Topological optimization design for support structure under multiple loading conditions

Abstract

In view of the lightweight and high stiffness requirements of a certain type of spacecraft support, combined with the special performance and environment of the support, topology optimization technology is introduced into the optimal design of the support structure in the space field. The topology optimization and design of the support are carried out with the stiffness as the objective function and the quality as the constraint condition, and the design of "space hugging configuration" is proposed, and the simulation verification and experimental verification are carried out. Firstly, different load conditions of the support were analyzed and studied. Secondly, the initial model was established based on the relative position relationship between the support and the mounting surface of the loaded equipment.
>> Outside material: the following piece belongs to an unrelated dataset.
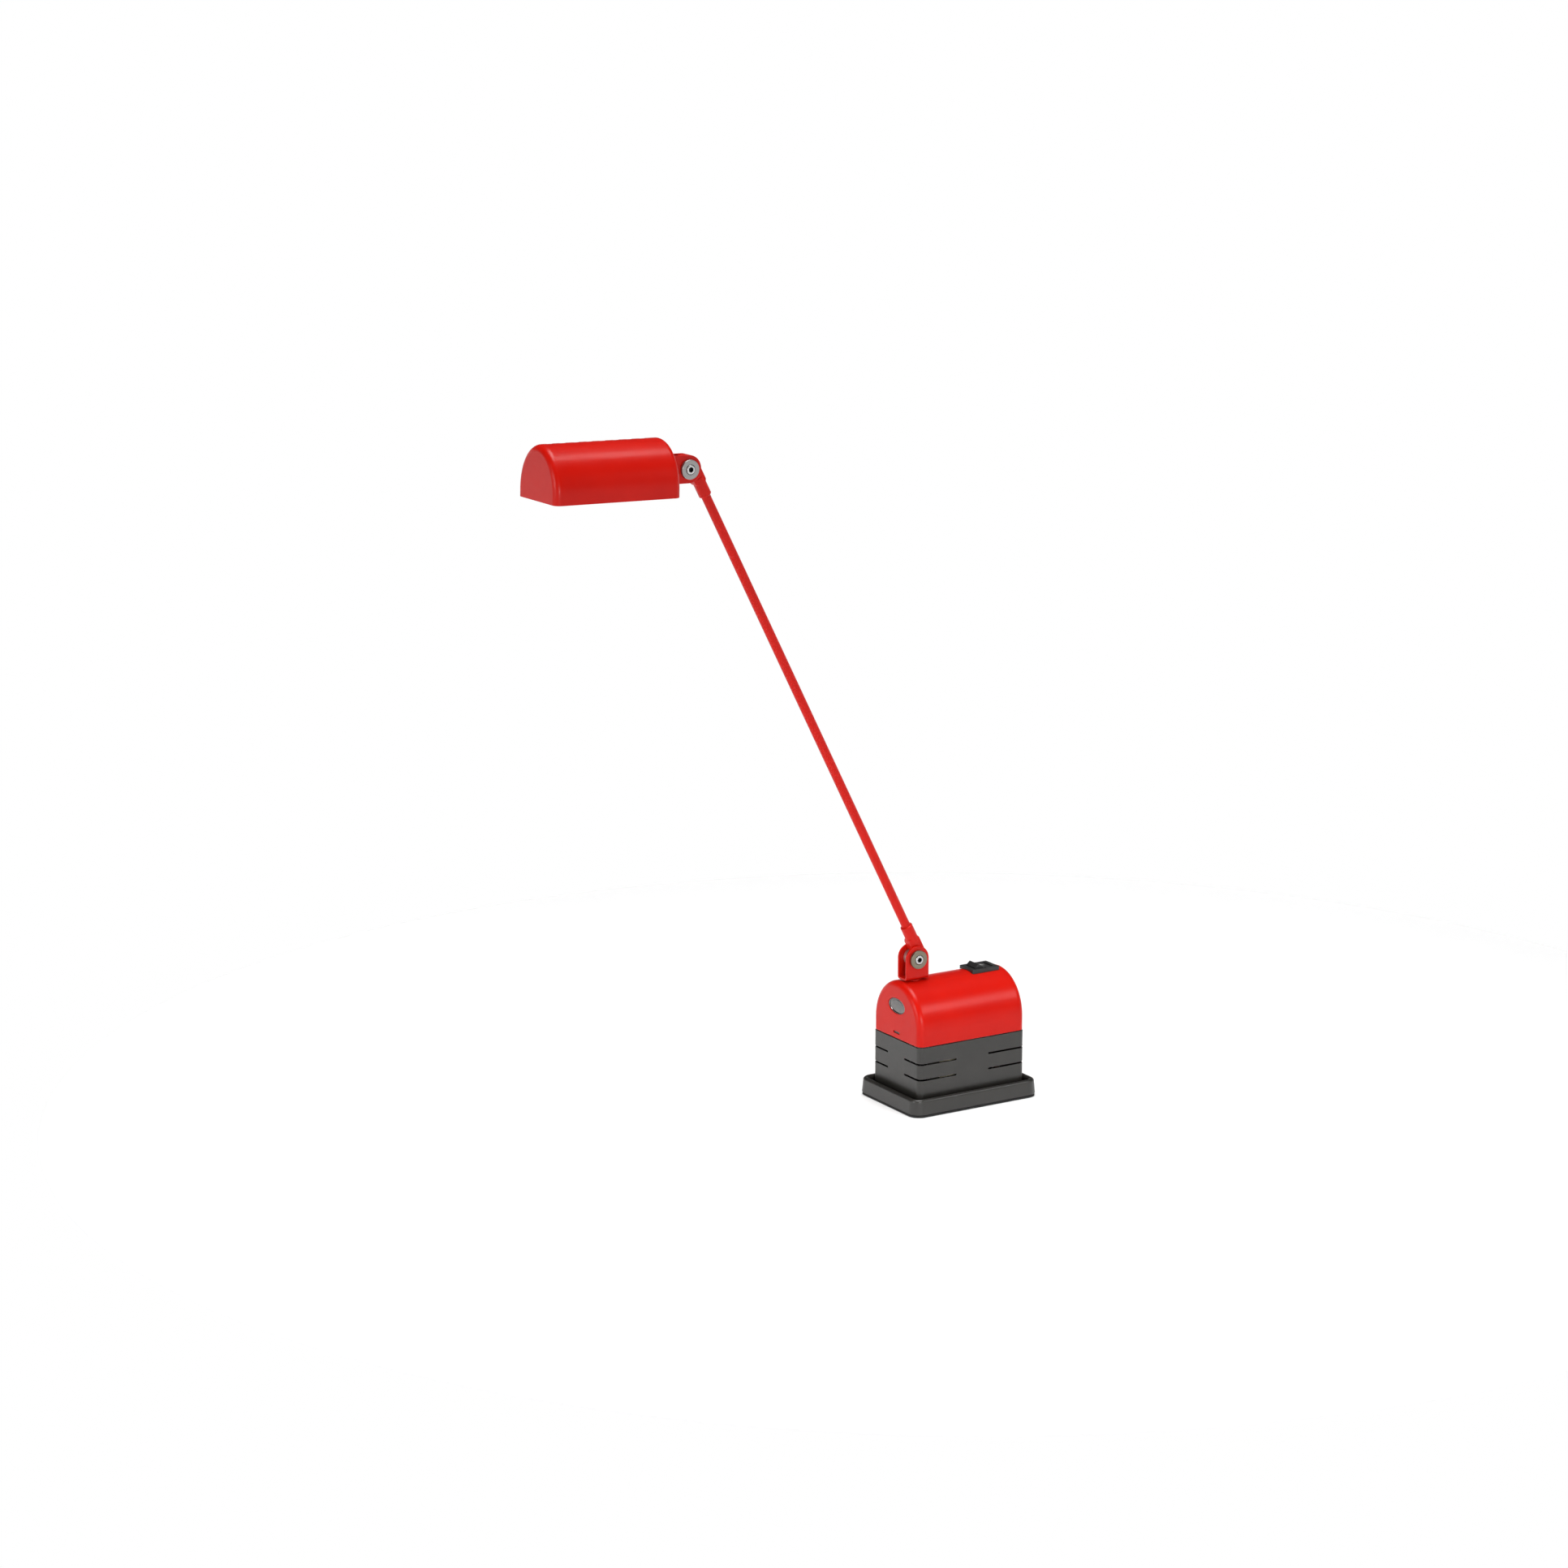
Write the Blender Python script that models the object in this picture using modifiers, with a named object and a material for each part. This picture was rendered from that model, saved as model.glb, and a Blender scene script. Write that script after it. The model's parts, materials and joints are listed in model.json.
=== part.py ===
"""Desk lamp: a transformer base under a red arched cover, one leaning tube arm and an arched red head.

Metres, +Z up. The origin is the middle of the base's underside, +X runs to the switch end of the
base and the arm leans to -X.
"""

import math

import bmesh
import bpy
from mathutils import Matrix, Vector

GAP = 0.0003
WALL = 0.0012
ARC_STEPS = 24
ROUND_STEPS = 28
BORE_STEPS = 20

MAT_THICKNESS = 0.002
MAT_INSET = 0.0004
MAT_HOLE = 0.0048
TRAY_LENGTH = 0.1412
TRAY_WIDTH = 0.1000
TRAY_CORNER = 0.0117
TRAY_HEIGHT = 0.017
TRAY_SHEET = 0.0015
TRAY_TAPER = 0.001
TRAY_BEND = 0.001
RIM_RADIUS = 0.0027
BOX_LENGTH = 0.119
BOX_WIDTH = 0.0798
BOX_CORNER = 0.0053
SEAM_HEIGHT = 0.0645
COVER_SPRING = 0.0778
COVER_TOP = 0.1196
COVER_END_ROUND = 0.0065

SLOT_HEIGHT = 0.0018
SLOT_LEVELS = (0.033, 0.048)
SLOT_ALONG_SIDE = 0.0416
SLOT_ALONG_END = 0.026
LATCH_HEIGHT = 0.0703
LATCH_SLOT = (0.010, 0.002)
CLIP_NOSE = (0.0094, 0.0014)
CLIP_WIDTH = 0.012
CLIP_BOTTOM = 0.050
CLIP_TOP = 0.072
CLIP_THICKNESS = 0.0008
CLIP_RECESS = 0.0009
BADGE_HEIGHT = 0.096
BADGE_WIDTH = 0.028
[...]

Finally, a design method of the support structure was established based on the combination of topology optimization under multi-load conditions and size optimization considering the influence of strength. The stiffness and strength of the optimized structure were checked under multiple load conditions, and the fundamental frequency was 2.05 times of the index requirement. The maximum response stress is lower than the yield limit of the material used, which meets the strength requirement. Finally, the vibration test is carried out to verify the support. After the test is completed, the position accuracy of the support interface meets the requirements of the index. The obtained bracket has high structural stability, meets the high performance requirements of the load equipment, verifies the feasibility of the topology optimization method, and provides an effective method for the design of lightweight high-stiffness structures.